1. The Frustration: The first task at hand, post story boarding, most often is so simple a cave computer could do it. A cave computer. You start to empathize with Marvin, the Android from Hitchhikers Guide. “Brain the size of a planet and they ask me to…”.

2. The Nothing Works Stage: Its just blah. I don’t know. No one cares enough to help. Parts fail. Computers crash. You don’t work. Why? It rains – yay, it’s chai and samosa day. It’s sunny – yay,  it’s frolicking in a frock day.

3. The Pain: How do you expect me to come up with this ? I’m a ‘pick from the career label that has the least overlap with whatever I am doing’ not a ‘career label assigned to the job at hand‘.

4.  The Deadly Valley of… Death: It’s deadly. Endless. More a desert than valley, really, but who can really tell? You see it stretching and stretching. You are out of water. It’s hot. Death. I can go on – probably in circles. You get this part.

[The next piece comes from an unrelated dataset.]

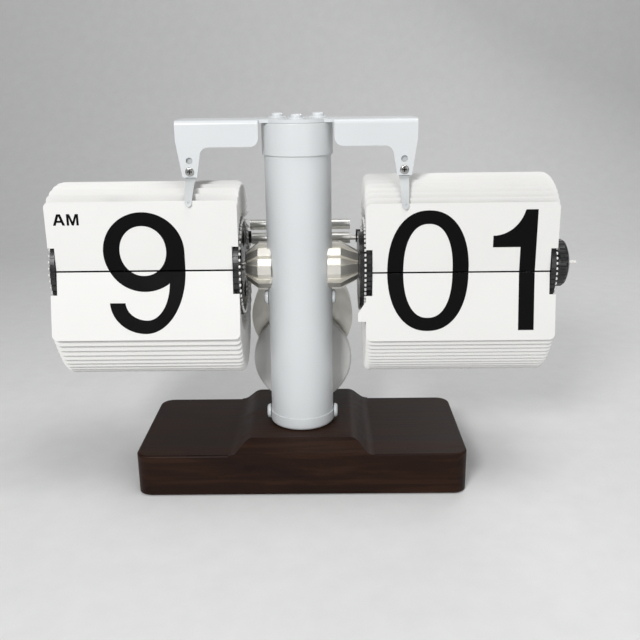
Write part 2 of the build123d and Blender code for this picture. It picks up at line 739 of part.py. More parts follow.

5. Warp hole of Cliches:  Somewhere through the deadly valley of death, provided I am still there, something miraculous happens. There must be a warp hole that spontaneously emits all relevant cliches, fuses, and amplifies them and then throws them at me. Light-tunnel ends merge with midnight oils scented with dad’s favorite no-pain gains. Sweat, toil, boil, and bubble.

6. The End in Sight: My doing starts to take shape. The form in hand looks better than it did for days before. And hope, excitement, energy, and little Miss. Perfectionism kick in to lead to the…

7. The Blur: The next few days wheeze by. Reckless. Clockwork. Mind. Matter. Machine. Curses and coffee mix to make me unstoppable. I love this part. I hate this part. Mostly, I don’t remember this part. That’s why I call it the blur.

8. The Finish: Bloody victorious dystopian hero! Deadline met on the freaking dot. Forget deadline, look at the work in hand.  I haven’t just finished a task, nay, I have created m***f*ing art. Art that is breathtaking, sparkling, and awe-tastic. I can’t believe I actually did that. It’s top of the line. Art, so freaking good, I want to wear it to a dinner party. Gloat. Gloat. Gloat.

9. The Aftermath: I bask in my awesomeness as waves of appreciative feedback – even if it’s just from me – and amazement at what I just shipped flood over.  No, we did not hire a professional ‘insert relevant label here’ to do this. Why, thank you! Blush. Blush.

Oh, what a finish! Let’s start over.

So what are you? How do you manage to get things done? This is all part of my attempt to fine tune my core strengths so I can leverage the hell out of them. And oh, try to delegate parts that are not my core strength to whosoever it is. My conclusion, given that my core strengths are in ideation, story boarding, and shipping, take control there. Leave the rest to the smarter people on the team and have them pull me in as needed. If that’s not an option, start whining start working.

Interestingly, I went through all these 9 stages just to write this blog, so apparently it holds even on a micro level. Bask time.